The trans has a "service indicator" showing and a fault code of 66 which is serial communications failure.  I had the local Allison shop look at it and they said it was not seeing the TPS.

I only have a barebones and barely readable schematic on this orphan coach and cannot determine how all the components wire together so I can do some trouble shooting.  I am not about to pay Allison $90.00/hour to trace wiring harnesses around the coach.

I bought the Allison Troubleshooting Manual and I have learned a lot.

The trans works OK the way it is but it runs on it's own default setup.  It won't go into 6th until I get over 65 MPH and there is some "flare" in the 4-5 shift on a hard pull. I'm hoping that getting this corrected might help my mileage.

The TS manual says that code 66 is bad serial communications from the engine ECU, but I don't have one.

I did some digging (had to remove the front TV) and found that the Vehicle Interface Wiring (VIW) connector which contains the serial interface pair, does not go anywhere and never has.  It's just coiled up at the trans ECU.

I talked to the Allison folks in Ocala, FL but not much help over the phone. 

BTW the tech did tell me to cut the ground wire (wire 144) to the ECU, said it was a mod from many years ago. I did that but no joy.  Hope he is right.

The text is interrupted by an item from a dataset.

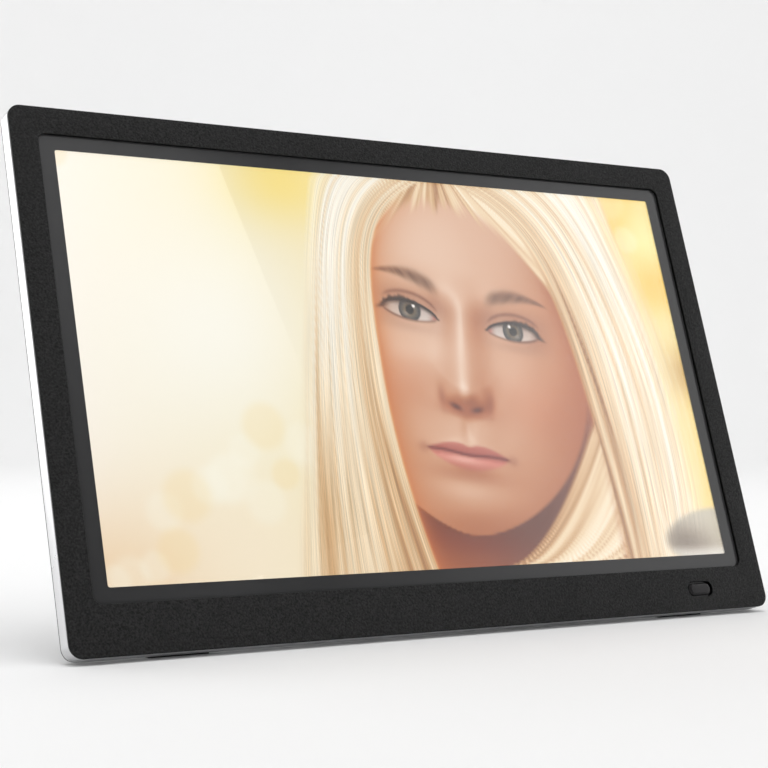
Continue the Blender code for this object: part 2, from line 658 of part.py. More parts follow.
def stand():
    """The bracket, pin and washers on the housing, and the leg that folds out about the pin."""
    at = (0, HINGE_Y, HINGE_Z)
    base_y0 = RECESS_FLOOR + GAP - HINGE_Y
    half = BRACKET_HALF
    base, web = half - 0.6, half - 0.3
    bracket = boxes("stand_bracket", [((-base, base), (base_y0, base_y0 + 1.5), (-16, 16))], "steel", at)
    join(
        bracket,
        boxes("bracket_web", [((-web, web), (base_y0 + 0.5, 0), (-3.9, 3.9))], at=at),
        turned("bracket_barrel", ((KNUCKLE_R, -half), (KNUCKLE_R, half)), axis="x", at=at),
    )
    cut(
        bracket,
        turned("bracket_bore", ((BORE_R, -half - 1), (BORE_R, half + 1)), axis="x", at=at),
        posts("bracket_holes", [(0, z) for z in BRACKET_SCREWS], SCREW_HOLE_R, 16, 21),
    )
    for i, z in enumerate(BRACKET_SCREWS):
        screw(f"bracket_screw_{i + 1}", 0, z, RECESS_FLOOR + 2 * GAP + 1.5, 13.6)
    pin = ((PIN_R - 0.3, -31), (PIN_R, -30.7), (PIN_R, 30.4), (3.2, 30.4), (3.2, 31.3), (2.7, 31.6))
    turned("stand_pin", pin, "steel", axis="x", at=at)
    for side, name in ((-1, "hinge_washer_left"), (1, "hinge_washer_right")):
        x0, x1 = side * (half + GAP), side * (KNUCKLE_IN - GAP)
        section = ((BORE_R, x0), (KNUCKLE_R, x0), (KNUCKLE_R, x1), (BORE_R, x1))
        turned(name, section, "steel", "x", ring=True, at=at)
    leg(at)


def leg(at):
    """The leg hangs down from its pin in its own frame, and is turned open about that pin."""
    turn = empty("stand_axis", PANEL)
    turn.location = Vector(at) * MM
    turn.rotation_euler.x = math.radians(OPEN)
    height = hinge_height()
    angle = LEAN - OPEN
    foot_z = floor_line(0, angle, height)
    plate_end = foot_z + 5.0
    thin = LEG_T / 2
    outline = [
        (-30, -7), (-30, -20), (-38, plate_end + 6), (-35, plate_end),
        (35, plate_end), (38, plate_end + 6), (30, -20), (30, -7),
    ]
    plate = drawn("stand_leg", outline, -thin, thin, "cover_plastic", parent=turn)
    bevel(plate, 0.8)
    for side in (-1, 1):
        x0, x1 = sorted((side * KNUCKLE_IN, side * (KNUCKLE_OUT - 0.1)))
        barrel = turned(f"leg_barrel_{side}", ((KNUCKLE_R, x0), (KNUCKLE_R, x1)), axis="x", parent=turn)
        heel = boxes(f"leg_heel_{side}", [((x0, x1), (-thin, thin - 0.1), (-9, HEEL))], parent=turn)
        join(plate, barrel, heel)
    gap = drawn("leg_gap", corners(2 * KNUCKLE_IN, 30, 1.5, z=-4), -8, 8, parent=turn)
    window = drawn("leg_window", corners(30, 62, 14.5, z=-82), -8, 8, parent=turn)
    bores = turned("leg_bore", ((BORE_R, -45), (BORE_R, 45)), axis="x", parent=turn)
    cut(plate, gap, window, bores)
    pegs = (-24, 24)
    for i, x in enumerate(pegs):
        socket = [(1.6, plate_end - 1), (1.6, plate_end + 5)]
        cut(plate, turned(f"pad_socket_{i}", socket, axis="z", at=(x, 0, 0), parent=turn))
    wide = thin + 0.8
    pad_outline = [
        (-wide, plate_end - GAP), (wide, plate_end - GAP),
        (wide, floor_line(wide, angle, height)), (-wide, floor_line(-wide, angle, height)),
    ]
    pad = drawn("stand_foot_pad", pad_outline, -35, 35, "rubber", "x", turn)
    for i, x in enumerate(pegs):
        peg = [(1.3, plate_end - 1.5), (1.3, plate_end + 4)]
        join(pad, turned(f"pad_peg_{i}", peg, axis="z", at=(x, 0, 0), parent=turn))


def cover_screws():
    for i, (x, z) in enumerate(COVER_SCREWS):
        screw(f"cover_screw_{i + 1}", x, z, 12.5 + GAP, 5.0)


def shade_smooth():
    """Round pieces are shaded smooth, with their edges kept sharp."""
    for obj in PARTS.objects:
        if obj.type == "MESH" and len(obj.data.polygons) > 30:
            obj.data.shade_smooth()
            obj.data.set_sharp_from_angle(angle=math.radians(35))


def stand_on_table(root):
    """Leans the panel back on its feet, then centres the footprint of the whole object on the origin."""
    lean = math.radians(LEAN)
    PANEL.rotation_euler.x = -lean
    PANEL.location.z = FRONT_EDGE_HEIGHT * MM
    bpy.context.view_layer.update()
    graph = bpy.context.evaluated_depsgraph_get()
    depths = []
    for obj in PARTS.objects:
        if obj.type == "MESH":
            solid = obj.evaluated_get(graph)
            depths += [(solid.matrix_world @ vertex.co).y for vertex in solid.data.vertices]
    root.location.y = -(min(depths) + max(depths)) / 2


clear_scene()
PARTS = bpy.data.collections.new("digital_photo_frame")
HELPERS = bpy.data.collections.new("cutters")
for collection in (PARTS, HELPERS):
    bpy.context.scene.collection.children.link(collection)
HELPERS.hide_render = True
ROOT = empty("photo_frame")
PANEL = empty("panel", ROOT)
front_bezel()
side_band()
rear_cover()
buttons()
screen_module()
driver_board()
main_board()
sockets()
key_board()
speakers()
receiver()
cables()
feet()
stand()
cover_screws()
shade_smooth()
stand_on_table(ROOT)
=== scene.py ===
"""The digital photo frame's looks: fine casing pieces, materials, a generated portrait and studio light.

Casing pieces are drawn in the panel's own frame, in millimetres: x to the right, y from the bezel's front
face to the back, z up from the casing's lower edge. PANEL turns that frame into the world.
"""

import json
import math

import bmesh
import bpy
import numpy as np
from mathutils import Matrix, Vector


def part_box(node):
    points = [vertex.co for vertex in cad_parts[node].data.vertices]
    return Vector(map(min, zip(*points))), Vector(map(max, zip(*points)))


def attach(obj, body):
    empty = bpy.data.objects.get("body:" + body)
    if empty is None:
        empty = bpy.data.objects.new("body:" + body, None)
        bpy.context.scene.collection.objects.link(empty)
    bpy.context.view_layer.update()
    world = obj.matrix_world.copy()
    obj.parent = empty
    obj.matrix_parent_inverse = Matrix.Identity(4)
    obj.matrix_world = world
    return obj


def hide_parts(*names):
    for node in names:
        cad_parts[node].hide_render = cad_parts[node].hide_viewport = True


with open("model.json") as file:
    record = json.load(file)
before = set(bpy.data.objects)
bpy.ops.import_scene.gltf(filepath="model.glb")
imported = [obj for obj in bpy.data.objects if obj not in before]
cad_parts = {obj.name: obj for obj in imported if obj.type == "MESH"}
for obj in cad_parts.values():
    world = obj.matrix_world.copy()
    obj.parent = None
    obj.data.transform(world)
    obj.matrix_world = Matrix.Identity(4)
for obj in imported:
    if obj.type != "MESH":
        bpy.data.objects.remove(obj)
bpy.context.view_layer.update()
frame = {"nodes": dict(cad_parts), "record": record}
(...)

Anyway, it seems to me that since Vogue did not connect this cable to anything that there is probably a way to tell the trans that there is no serial connection to the engine.  It's a two hour drive to the nearest Allison facility and I want to do as much as I can before going there.

I have only had this coach a few months, the problem has been there all along.  I talked to the previous owner and was told that he did have some trans problem.  The ECU may have been replaced, all he knew was that it cost $1000.00 to fix  I can see that the ECU was not properly reinstalled, just left loose.

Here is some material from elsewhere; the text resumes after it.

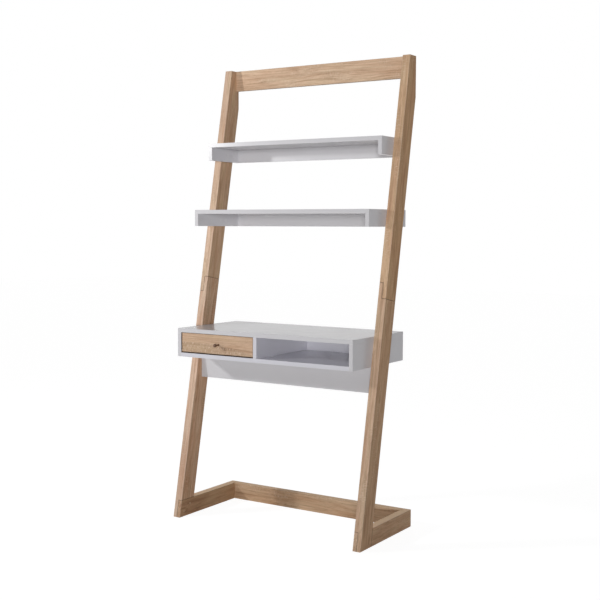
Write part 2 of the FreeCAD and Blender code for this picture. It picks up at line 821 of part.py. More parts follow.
rail_left = bored(cabinet_rail(), cabinet_screw_holes)
slider_left = bored(drawer_rail(), drawer_screw_holes)
save("left_cabinet_rail", rail_left)
save("right_cabinet_rail", other_runner(rail_left))
save("left_drawer_rail", slider_left)
save("right_drawer_rail", other_runner(slider_left))
save("left_ball_cage", ball_cage())
save("right_ball_cage", other_runner(ball_cage()))
save_group("left_runner_balls", balls())
save_group("right_runner_balls", [other_runner(b) for b in balls()])
save_group("cabinet_rail_screws", both([r[0] for r in cabinet_set]))
save_group("drawer_rail_screws", both([r[0] for r in drawer_set]))

knob_solid, knob_screw, knob_hole = knob_and_screw()
cam_set, dowel_set, corner_set = drawer_fasteners()
bottom_set = bottom_screws()
drawer_holes = [knob_hole] + drawer_screw_holes
for result in cam_set + dowel_set + corner_set + bottom_set:
    drawer_holes += result[-1]
for piece, solid in drawer_pieces().items():
    save(piece, bored(solid, drawer_holes))
save("drawer_knob", knob_solid)
save("drawer_knob_screw", knob_screw)
save_group("drawer_cam_bolts", [r[0] for r in cam_set])
save_group("drawer_cam_locks", [r[1] for r in cam_set])
save_group("drawer_dowels", [r[0] for r in dowel_set])
save_group("drawer_corner_screws", [r[0] for r in corner_set])
save_group("drawer_bottom_screws", [r[0] for r in bottom_set])
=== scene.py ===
import math

import bpy
from mathutils import Matrix, Vector


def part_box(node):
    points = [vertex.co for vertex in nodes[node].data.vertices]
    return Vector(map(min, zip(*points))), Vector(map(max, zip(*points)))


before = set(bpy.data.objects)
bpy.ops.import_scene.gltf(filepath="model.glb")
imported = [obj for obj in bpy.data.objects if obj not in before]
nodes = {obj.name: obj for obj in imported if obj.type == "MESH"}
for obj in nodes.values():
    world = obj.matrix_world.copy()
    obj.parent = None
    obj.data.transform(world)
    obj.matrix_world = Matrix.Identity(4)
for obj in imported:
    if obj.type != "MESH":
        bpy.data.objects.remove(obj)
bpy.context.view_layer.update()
MM = 1000.0                  # millimetres in a metre

# ---- camera: metres and degrees, in the part's frame ----
CAMERA_AT = (2.2827, -3.4790, 1.1768)
CAMERA_YAW = 32.656          # turned left of the +Y direction
CAMERA_PITCH = 3.949         # looking down
CAMERA_ROLL = 0.250
CAMERA_REACH = 100           # metres
SENSOR_MM = 36.0
IMAGE_PIXELS = 600
FOCAL_PIXELS = 1061.1

# ---- light: a key lamp at the left, a low fill near the camera, a weak lamp behind the desk
# and an even glow all round ----
KEY_AT = (-2.52, -2.21, 1.92)
KEY_AIM = (0.0, 0.0, 0.9)
KEY_SIZE = 0.25              # metres across
KEY_WATTS = 43.0
# far lamps: degrees right of the front, degrees above the horizon, degrees across, strength
FILL = (28.0, 1.0, 10.0, 1.53)
BACK = (-150.0, 14.0, 20.0, 0.85)
GLOW = 0.14
FLOOR_SIZE = 30              # metres
FLOOR_WHITE = 0.93           # the floor's own white where it is seen; daylight on it adds the rest
FLOOR_SHADED = 0.25          # how much of the light and shadow on the floor shows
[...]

Any help greatly appreciated.

Len Silva


----------



## Bush70 (Dec 19, 2006)

Re: Allison MD3060 serial connection

because you don't have an electronic engine you have a TPS on the throttle linkage. That is the most  common problem with older models. Check to see if it is un hooked, sticking or just bad.  Good luck


----------



## dbarton291 (Dec 24, 2006)

Re: Allison MD3060 serial connection

Sounds like the ECU is expecting to see an engine to transmission communication link.  Since you do not have an electronic engine, the problem is likely that the calibration that was put in the ECU when it was replaced is the wrong program.  Sounds like Florida DDA in Ocala should be able to contact Allison TAC with the calibration identification number that's in your ECU and get some help in putting the right calibration in it.  

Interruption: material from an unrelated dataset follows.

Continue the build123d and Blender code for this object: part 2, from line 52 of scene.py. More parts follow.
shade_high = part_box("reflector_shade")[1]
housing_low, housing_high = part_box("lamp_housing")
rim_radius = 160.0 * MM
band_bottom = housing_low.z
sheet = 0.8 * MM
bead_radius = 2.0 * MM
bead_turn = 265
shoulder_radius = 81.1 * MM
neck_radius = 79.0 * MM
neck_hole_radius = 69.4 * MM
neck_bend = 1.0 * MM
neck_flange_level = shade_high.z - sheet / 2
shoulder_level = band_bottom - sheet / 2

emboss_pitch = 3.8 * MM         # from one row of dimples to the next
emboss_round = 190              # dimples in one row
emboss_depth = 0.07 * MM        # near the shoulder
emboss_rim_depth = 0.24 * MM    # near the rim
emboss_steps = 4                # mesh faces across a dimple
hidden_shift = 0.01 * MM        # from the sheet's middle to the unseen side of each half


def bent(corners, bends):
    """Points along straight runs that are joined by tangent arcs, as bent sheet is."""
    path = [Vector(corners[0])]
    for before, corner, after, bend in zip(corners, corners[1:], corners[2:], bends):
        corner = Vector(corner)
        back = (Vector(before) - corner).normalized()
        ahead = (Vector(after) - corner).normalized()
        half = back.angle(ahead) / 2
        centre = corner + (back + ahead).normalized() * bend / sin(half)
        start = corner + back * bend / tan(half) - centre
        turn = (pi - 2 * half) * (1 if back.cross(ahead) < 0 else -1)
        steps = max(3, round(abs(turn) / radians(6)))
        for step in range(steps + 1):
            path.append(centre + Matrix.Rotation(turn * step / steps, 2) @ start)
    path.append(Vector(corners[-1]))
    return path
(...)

The flare and shift points you are experiencing is because the ECU turns off adaptive control and assumes wide open throttle (no shift point modulation) when it is not seeing any throttle signal.


----------



## lensilva (Dec 26, 2006)

Re: Allison MD3060 serial connection

Thanks,
That's the conclusion I have come to.  I now have the Trouble Shooting Manual and have verified that the TPS is good.  All I need now is to be able to speak intelligently to the Allison folks and you have helped with that.

Len


----------